Ketika kelompok penguasa dan juga kelompok agama telah sedemikian rakusnya, apalagi kelompok awamnya, ketika mereka mengantri mendapatkan jatah, karena didorong rasa lapar dan amarah, mereka mengamuk di mana-mana. Maka sudah kloplah antara elit dan massanya. Makhluk manusia telah menjadi predator yang ganas. Puasa ternyata belum sepenuhnya mampu menjinakkan sikap predator kaum Muslimin ini, akhirnya puasa hanya  menjadi ritual biasa. Bahkan ibadah ini telah menjadi sarana kapitalis yang sangat ampuh untuk merangsang nafsu predator mereka.

Ketergantungan pada materi, semakin tinggi, sehingga idealisme tidak diperlukan lagi, semuanya berlaku pragmatis, berpolitik bersikap pragmatis, asal sudah mendapat gaji tinggi, sudah tidak perlu memperjuangkan nasib rakyat. Beragama juga sangat pragmatis, mencari ilmu agama yang ringan dan mudah-mudah saja, bisa dicerna secara instan, sebab tidak perlu diamalkan, hanya untuk didengarkan. Hal itu juga ditopang oleh para muballigh instant, hasilnya umat yang instant, pragmatif, tanpa komitmen moral dan sosial.

Padahal semestinya dengan puasa yang berat dan bermakna itu, lebaran bisa dijadikan sarana pembebasan, karena puasa merupakan bentuk perlawanan terhadap penyembahan pada kebendaan, yang dikendalikan oleh  kapitalisme dan dioperasionalisasikan melalui imperialisme. Karena masyarakat belum bisa membebaskan diri dari berhala kebendaan, maka saat ini mereka masih dalam barisan kaum kapital, sebagai predator yang dipelihara para kapital untuk mengkonsumsi seluruh produk mereka. Kemudian selanjutnya secara politik juga dikuasai, sehingga masyarakat kita benar-benar terjajah, selera dan pikirannya.

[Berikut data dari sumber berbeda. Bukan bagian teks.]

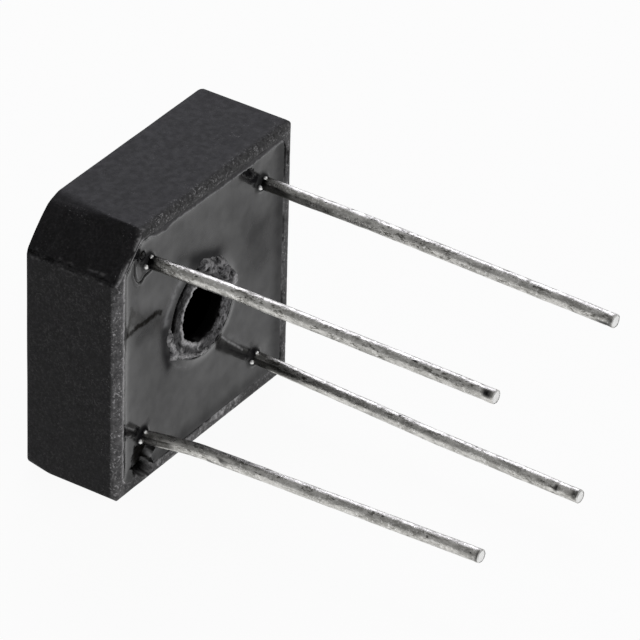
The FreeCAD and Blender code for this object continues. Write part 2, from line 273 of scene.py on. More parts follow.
def depthInside(x, z, corners):
    # how far each place lies inside a shape with these corners, less than zero outside it
    inside = np.zeros(len(x), dtype=bool)
    for (startX, startZ), (endX, endZ) in zip(corners, corners[1:] + corners[:1]):
        crosses = (startZ > z) != (endZ > z)
        slope = (endX - startX) / (endZ - startZ) if endZ != startZ else 0.0
        inside ^= crosses & (x < startX + (z - startZ) * slope)
    return np.where(inside, 1.0, -1.0) * distanceToLine(x, z, corners + corners[:1])


# inner outline of the case's wall: a square with small corner radii and one corner cut; and which way round
# the tube, in degrees, its collar is torn
cavity = {
    "half": 6.92,
    "cutLine": 12.45,
    "cornerRadius": 0.45,
    "tornSide": 140.0,
}


def wallDistance(x, z):
    # how far each place lies inside the wall, less than zero over its lip
    fromSide = cavity["half"] - np.abs(x)
    fromEnd = cavity["half"] - np.abs(z)
    radius = cavity["cornerRadius"]
    rounded = radius - np.hypot(radius - fromSide, radius - fromEnd)
    square = np.where(np.maximum(fromSide, fromEnd) < radius, rounded, np.minimum(fromSide, fromEnd))
    return np.minimum(square, (cavity["cutLine"] - (z - x)) / math.sqrt(2.0))


# black plastic case: a shallow cup with one corner cut and a tube round the screw hole. Depths count from the
# base face. cutRims: axis, sign, and the edge's radius at the rim and at the base. lipLightTones: a side's direction
# and how much paler its lip is painted, for wear and as painted light on that side. tornEdgesAndGlints: points, width
# and strength of white torn edges and painted glints, and gashes of dark ones.
caseShape = {
    "width": 15.24,
    "depth": 5.6,
    "floor": 1.0,
    "wall": 0.7,
    "cutCorner": 2.2,
    "corners": [(1, 1, 0.2), (1, -1, 0.2), (-1, -1, 0.14)],
    "insideRadius": 0.45,
    "insideCutRadius": 0.2,
    "holeRadius": 1.8,
    "tubeRadius": 2.7,
    "tubeFoot": 0.6,
    "meshStep": 0.095,
    "keptShare": 0.62,
    "hiddenDepths": (0.9, 4.6),
    "cutRims": [(2, 1.0, 0.16, 2.1), (0, -1.0, 0.12, 0.9)],
    "cutSwell": 0.12,
    "rimRounds": {"top": 0.4, "left": 0.42, "right": 0.15, "bottom": 0.06, "cut": 0.12},
    "baseRound": 0.45,
    "cornerRound": 0.14,
    "lowCornerRound": 0.6,
    "waviness": 0.01,
    "rimWaviness": 0.022,
    "rimDepths": (5.15, 5.5),
    "mouthWaviness": 0.1,
    "mouthRadii": (2.75, 3.0),
    "lipTopDepths": (5.38, 5.55),
    "lipLightTones": [(-1.0, 0.0, 1.0), (0.0, 1.0, 0.36), (1.0, 0.0, 0.6), (0.0, -1.0, 0.5)],
    # how much paler the low lip is painted along X: painted light from the floor
    "lowLipLightTones": [
        (-8.0, 0.1), (-4.4, 0.15), (-4.0, 0.5), (-0.6, 0.45), (0.2, 0.3),
        (1.0, 0.35), (1.3, 1.0), (3.2, 0.8), (3.5, 0.05), (8.0, 0.0),
    ],
    "roundedRimWearAndHighlight": 0.34,
    "seamCrack": 0.75,
    "seamPale": 0.1,
    "seamDepth": 5.45,
    "gashes": [
        ([(-3.85, -6.95), (-3.05, -6.95)], 0.07, 1.0),
        ([(6.75, 6.75), (7.0, 6.45), (7.12, 6.1), (7.1, 5.75)], 0.07, 1.0),
        ([(7.3, 5.9), (7.34, 5.5), (7.28, 5.2)], 0.07, 1.0),
    ],
    "chip": [
        (-5.85, -6.6), (-5.75, -6.95), (-5.3, -7.3), (-4.95, -7.46), (-4.75, -7.46), (-4.6, -7.16), (-4.5, -6.6),
    ],
    "chipDepth": 0.6,
    "chipLowest": 4.2,
    "tornEdgesAndGlints": [
        ([(0.41, -1.56), (-0.18, -1.78), (-0.42, -2.13)], 0.07, 0.8),
        ([
            (-2.65, -1.5), (-2.25, -1.6), (-1.92, -1.88), (-1.44, -2.05), (-0.75, -2.39), (-0.26, -2.52),
            (0.23, -2.61),
        ], 0.1, 1.0),
        ([(0.63, -2.58), (1.21, -2.52), (1.6, -2.32)], 0.05, 0.75),
        ([(-3.06, -0.25), (-2.87, -0.55), (-2.56, -1.12)], 0.12, 1.0),
        ([(-2.65, -1.61), (-2.22, -1.44)], 0.11, 1.0),
        ([(-1.86, -0.54), (-1.81, -0.87), (-1.76, -1.14)], 0.08, 0.8),
        ([(-1.93, -1.35), (-1.84, -1.77)], 0.07, 0.7),
        ([(1.88, -1.23), (2.08, -1.95)], 0.09, 0.45),
        ([(1.53, -1.54), (1.7, -1.1)], 0.07, 0.4),
        ([(2.05, 0.3), (2.2, -0.4)], 0.12, 0.35),
        ([(2.58, 0.78), (2.59, 0.35)], 0.2, 1.0),
        ([(2.93, 0.84), (2.89, 0.55)], 0.05, 0.8),
        ([(-0.1, 2.87), (-0.09, 2.45)], 0.05, 0.9),
        ([(0.25, 2.9), (0.4, 2.82)], 0.06, 0.7),
        ([(-4.5, -6.7), (-4.62, -7.1), (-4.75, -7.4)], 0.07, 0.8),
        ([(-5.3, -6.9), (-5.05, -7.4)], 0.12, 0.35),
    ],
}


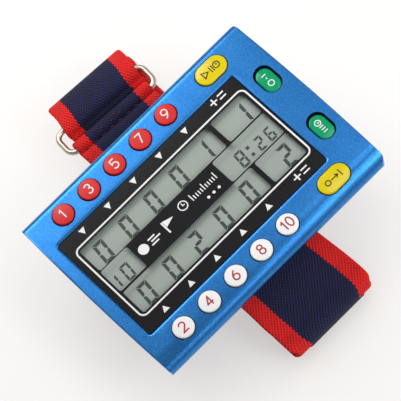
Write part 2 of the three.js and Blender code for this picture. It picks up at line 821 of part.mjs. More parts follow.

Di sinilah sebenarnya agama perlu dirumuskan kembali, agar tidak menjadi seperangkat rutinitas, seperangkat sistem ritual yang telah menjadi tradisi, tetapi kehilangan makna spiritualnya, sehingga kehilangan arah dan tujuannya. Agama sekarang ini malah hanya dikaji secara akademik, tetapi semakin jauh dari pengamalan, sebab hanya dijadikan sebagai sistem pengetahuan.

Bagaimanapun agama adalah sistem kepercayaan yang harus dihayati dan diamalkan, sehingga manusia bisa melakukan kebajikan sesuai yang diajarkan agama tersebut. Dengan demikian manusia bisa memperoleh kebebasan dari cengkeraman duniawi, sehingga mendapatkan kebebasan spiritual, mendapatkan kebebasan sosial dan kebebasan bangsa dari penjajahan penjajahan nafsunya sendiri dan penjajahan  bangsa lain yang menguasai hampir seluruh lini kehidupan. (Mun’im DZ).